Transcribe only the lines of the listing below from the one holding "attach(made, body)" through the one holding "return 1 if", inclusive, without any change.

◇ ◇ ◇ ◇ ◇ ◇ ◇

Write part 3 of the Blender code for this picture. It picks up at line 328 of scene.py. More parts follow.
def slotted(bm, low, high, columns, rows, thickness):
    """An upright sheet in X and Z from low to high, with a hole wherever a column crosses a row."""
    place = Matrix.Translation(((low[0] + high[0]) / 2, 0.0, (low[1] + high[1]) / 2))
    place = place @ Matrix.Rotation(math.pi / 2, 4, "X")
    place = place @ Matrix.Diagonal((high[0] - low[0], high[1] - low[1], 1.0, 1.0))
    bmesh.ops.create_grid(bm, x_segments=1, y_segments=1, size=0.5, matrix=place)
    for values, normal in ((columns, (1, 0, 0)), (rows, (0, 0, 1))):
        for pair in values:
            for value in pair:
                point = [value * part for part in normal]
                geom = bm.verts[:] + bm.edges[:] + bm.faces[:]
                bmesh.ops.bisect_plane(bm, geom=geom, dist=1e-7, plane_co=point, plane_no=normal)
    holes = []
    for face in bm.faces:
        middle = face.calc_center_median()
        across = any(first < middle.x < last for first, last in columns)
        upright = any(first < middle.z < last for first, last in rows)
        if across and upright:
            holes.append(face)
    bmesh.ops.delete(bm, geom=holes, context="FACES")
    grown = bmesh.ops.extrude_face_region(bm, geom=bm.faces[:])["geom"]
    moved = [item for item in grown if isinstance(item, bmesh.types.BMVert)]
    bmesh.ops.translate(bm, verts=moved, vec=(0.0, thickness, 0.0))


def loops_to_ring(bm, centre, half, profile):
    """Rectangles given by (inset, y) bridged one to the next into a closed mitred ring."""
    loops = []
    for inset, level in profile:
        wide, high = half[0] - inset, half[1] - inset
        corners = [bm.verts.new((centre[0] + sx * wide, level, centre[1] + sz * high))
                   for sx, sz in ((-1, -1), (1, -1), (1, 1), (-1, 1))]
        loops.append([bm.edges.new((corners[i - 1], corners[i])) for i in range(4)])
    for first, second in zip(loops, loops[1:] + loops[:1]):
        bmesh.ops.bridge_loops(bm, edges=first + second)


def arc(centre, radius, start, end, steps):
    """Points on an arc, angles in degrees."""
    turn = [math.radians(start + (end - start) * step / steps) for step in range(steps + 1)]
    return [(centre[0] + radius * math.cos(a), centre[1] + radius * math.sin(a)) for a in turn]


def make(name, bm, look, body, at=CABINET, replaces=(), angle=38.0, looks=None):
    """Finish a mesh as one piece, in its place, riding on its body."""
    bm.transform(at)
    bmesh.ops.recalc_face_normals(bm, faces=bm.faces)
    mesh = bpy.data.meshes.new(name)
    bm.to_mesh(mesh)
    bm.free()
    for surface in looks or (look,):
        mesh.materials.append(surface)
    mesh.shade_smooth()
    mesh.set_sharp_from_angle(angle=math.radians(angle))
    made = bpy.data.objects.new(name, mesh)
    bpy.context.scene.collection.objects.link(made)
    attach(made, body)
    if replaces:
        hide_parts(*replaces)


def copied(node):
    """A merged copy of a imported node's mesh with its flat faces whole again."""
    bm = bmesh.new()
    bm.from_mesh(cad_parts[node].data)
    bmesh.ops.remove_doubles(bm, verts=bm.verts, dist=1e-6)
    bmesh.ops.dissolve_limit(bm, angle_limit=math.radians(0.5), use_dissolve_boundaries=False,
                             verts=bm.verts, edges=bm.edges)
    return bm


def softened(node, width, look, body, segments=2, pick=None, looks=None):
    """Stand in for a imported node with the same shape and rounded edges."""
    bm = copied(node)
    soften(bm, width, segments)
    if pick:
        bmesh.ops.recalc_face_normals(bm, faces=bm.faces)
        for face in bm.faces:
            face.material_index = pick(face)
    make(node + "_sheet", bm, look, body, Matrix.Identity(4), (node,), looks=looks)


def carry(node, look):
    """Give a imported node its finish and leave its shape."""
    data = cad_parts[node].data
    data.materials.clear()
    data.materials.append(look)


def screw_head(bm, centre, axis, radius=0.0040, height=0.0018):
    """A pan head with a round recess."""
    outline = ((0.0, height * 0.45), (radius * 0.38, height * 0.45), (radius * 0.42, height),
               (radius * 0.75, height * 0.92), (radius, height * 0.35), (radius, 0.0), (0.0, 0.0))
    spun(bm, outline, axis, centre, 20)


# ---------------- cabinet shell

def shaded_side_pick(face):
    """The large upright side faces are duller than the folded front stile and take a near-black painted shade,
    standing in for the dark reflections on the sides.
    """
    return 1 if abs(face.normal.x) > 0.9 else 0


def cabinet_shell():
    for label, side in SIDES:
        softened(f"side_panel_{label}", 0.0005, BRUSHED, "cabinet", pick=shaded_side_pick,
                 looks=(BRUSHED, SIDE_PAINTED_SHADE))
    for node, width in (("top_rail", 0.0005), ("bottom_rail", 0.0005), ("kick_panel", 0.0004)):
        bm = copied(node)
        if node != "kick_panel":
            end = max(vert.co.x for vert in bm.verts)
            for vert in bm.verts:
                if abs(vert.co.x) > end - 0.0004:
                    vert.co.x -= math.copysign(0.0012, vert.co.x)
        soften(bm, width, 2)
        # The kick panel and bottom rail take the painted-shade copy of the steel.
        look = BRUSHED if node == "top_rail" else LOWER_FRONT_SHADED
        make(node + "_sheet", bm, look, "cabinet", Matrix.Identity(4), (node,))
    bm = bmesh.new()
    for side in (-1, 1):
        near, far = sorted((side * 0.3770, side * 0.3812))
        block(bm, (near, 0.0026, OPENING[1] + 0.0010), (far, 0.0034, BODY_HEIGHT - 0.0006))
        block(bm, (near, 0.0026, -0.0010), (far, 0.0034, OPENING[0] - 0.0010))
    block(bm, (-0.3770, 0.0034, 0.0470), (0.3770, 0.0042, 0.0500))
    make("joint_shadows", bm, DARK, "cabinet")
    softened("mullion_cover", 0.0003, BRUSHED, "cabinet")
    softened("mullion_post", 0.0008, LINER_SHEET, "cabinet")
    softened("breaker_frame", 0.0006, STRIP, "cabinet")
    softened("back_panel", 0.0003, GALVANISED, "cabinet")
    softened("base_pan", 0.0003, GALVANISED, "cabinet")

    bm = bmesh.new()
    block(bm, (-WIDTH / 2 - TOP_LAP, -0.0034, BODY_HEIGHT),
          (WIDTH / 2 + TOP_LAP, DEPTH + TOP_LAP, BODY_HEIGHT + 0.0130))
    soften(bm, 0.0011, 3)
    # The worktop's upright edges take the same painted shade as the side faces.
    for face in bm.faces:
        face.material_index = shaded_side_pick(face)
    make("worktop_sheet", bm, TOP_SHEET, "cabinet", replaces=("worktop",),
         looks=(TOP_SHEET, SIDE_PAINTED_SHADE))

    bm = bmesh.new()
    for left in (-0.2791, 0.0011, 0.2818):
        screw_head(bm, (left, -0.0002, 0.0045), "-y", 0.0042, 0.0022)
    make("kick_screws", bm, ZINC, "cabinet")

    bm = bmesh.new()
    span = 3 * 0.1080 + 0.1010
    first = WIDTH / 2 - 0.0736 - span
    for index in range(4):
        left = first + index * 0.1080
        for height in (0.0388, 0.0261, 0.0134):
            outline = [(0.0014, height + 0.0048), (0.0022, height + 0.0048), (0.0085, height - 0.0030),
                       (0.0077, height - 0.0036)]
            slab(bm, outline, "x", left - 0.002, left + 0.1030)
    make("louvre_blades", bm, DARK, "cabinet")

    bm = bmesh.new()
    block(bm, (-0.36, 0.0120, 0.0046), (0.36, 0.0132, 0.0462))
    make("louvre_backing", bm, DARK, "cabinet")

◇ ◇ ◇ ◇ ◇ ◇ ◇

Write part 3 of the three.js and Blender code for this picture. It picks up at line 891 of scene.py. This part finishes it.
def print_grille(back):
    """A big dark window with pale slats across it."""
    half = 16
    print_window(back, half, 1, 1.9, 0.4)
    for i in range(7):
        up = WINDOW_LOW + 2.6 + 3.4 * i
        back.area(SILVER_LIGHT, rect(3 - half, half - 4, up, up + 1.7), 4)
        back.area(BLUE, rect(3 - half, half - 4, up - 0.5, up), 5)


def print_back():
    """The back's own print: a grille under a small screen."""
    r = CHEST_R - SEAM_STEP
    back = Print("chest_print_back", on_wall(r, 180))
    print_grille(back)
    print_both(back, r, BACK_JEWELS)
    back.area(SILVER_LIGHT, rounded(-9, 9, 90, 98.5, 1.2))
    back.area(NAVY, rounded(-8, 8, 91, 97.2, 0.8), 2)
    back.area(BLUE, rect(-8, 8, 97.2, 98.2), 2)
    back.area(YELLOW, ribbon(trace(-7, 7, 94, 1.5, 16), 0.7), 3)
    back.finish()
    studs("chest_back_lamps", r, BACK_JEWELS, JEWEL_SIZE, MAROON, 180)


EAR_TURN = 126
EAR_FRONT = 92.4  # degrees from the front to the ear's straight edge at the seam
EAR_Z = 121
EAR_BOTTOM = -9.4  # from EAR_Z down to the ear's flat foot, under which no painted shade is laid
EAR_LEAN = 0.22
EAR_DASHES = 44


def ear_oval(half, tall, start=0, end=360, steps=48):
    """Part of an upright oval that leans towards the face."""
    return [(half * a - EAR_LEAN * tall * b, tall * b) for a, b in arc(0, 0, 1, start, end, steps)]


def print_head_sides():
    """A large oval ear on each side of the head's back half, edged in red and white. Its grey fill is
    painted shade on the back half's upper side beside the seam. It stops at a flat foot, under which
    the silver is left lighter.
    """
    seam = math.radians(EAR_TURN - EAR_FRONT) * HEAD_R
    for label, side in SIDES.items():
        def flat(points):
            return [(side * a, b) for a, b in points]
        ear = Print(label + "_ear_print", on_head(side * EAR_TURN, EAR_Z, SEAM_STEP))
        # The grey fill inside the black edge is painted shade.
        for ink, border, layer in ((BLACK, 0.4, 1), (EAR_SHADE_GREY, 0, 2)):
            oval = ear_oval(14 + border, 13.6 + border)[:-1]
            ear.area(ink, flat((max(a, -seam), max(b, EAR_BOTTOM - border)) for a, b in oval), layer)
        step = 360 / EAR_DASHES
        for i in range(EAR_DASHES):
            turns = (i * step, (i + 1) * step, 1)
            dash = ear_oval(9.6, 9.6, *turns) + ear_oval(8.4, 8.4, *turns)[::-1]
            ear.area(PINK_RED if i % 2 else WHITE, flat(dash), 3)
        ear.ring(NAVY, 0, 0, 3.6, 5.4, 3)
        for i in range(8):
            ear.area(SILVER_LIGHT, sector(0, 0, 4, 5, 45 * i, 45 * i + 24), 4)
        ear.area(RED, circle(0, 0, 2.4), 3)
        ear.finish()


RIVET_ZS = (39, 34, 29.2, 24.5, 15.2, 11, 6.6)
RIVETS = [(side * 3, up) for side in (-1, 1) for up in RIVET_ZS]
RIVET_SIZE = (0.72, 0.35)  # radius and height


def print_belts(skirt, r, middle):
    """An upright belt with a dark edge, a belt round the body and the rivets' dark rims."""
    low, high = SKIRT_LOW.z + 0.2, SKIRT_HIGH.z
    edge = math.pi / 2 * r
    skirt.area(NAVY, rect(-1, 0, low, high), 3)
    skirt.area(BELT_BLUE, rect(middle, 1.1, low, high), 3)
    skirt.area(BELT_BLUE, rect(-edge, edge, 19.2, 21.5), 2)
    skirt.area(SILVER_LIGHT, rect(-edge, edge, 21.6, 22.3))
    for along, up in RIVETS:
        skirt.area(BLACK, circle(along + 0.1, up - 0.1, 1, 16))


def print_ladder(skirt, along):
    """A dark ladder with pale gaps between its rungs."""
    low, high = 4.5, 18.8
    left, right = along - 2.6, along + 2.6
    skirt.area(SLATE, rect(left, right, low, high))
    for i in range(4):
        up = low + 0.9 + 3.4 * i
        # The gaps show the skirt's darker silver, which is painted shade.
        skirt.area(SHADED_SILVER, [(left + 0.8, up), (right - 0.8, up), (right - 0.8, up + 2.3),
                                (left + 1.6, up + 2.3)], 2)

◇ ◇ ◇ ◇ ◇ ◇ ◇

**OUTPUT OF THE TASK**
    attach(made, body)
    if replaces:
        hide_parts(*replaces)


def copied(node):
    """A merged copy of a imported node's mesh with its flat faces whole again."""
    bm = bmesh.new()
    bm.from_mesh(cad_parts[node].data)
    bmesh.ops.remove_doubles(bm, verts=bm.verts, dist=1e-6)
    bmesh.ops.dissolve_limit(bm, angle_limit=math.radians(0.5), use_dissolve_boundaries=False,
                             verts=bm.verts, edges=bm.edges)
    return bm


def softened(node, width, look, body, segments=2, pick=None, looks=None):
    """Stand in for a imported node with the same shape and rounded edges."""
    bm = copied(node)
    soften(bm, width, segments)
    if pick:
        bmesh.ops.recalc_face_normals(bm, faces=bm.faces)
        for face in bm.faces:
            face.material_index = pick(face)
    make(node + "_sheet", bm, look, body, Matrix.Identity(4), (node,), looks=looks)


def carry(node, look):
    """Give a imported node its finish and leave its shape."""
    data = cad_parts[node].data
    data.materials.clear()
    data.materials.append(look)


def screw_head(bm, centre, axis, radius=0.0040, height=0.0018):
    """A pan head with a round recess."""
    outline = ((0.0, height * 0.45), (radius * 0.38, height * 0.45), (radius * 0.42, height),
               (radius * 0.75, height * 0.92), (radius, height * 0.35), (radius, 0.0), (0.0, 0.0))
    spun(bm, outline, axis, centre, 20)


# ---------------- cabinet shell

def shaded_side_pick(face):
    """The large upright side faces are duller than the folded front stile and take a near-black painted shade,
    standing in for the dark reflections on the sides.
    """
    return 1 if abs(face.normal.x) > 0.9 else 0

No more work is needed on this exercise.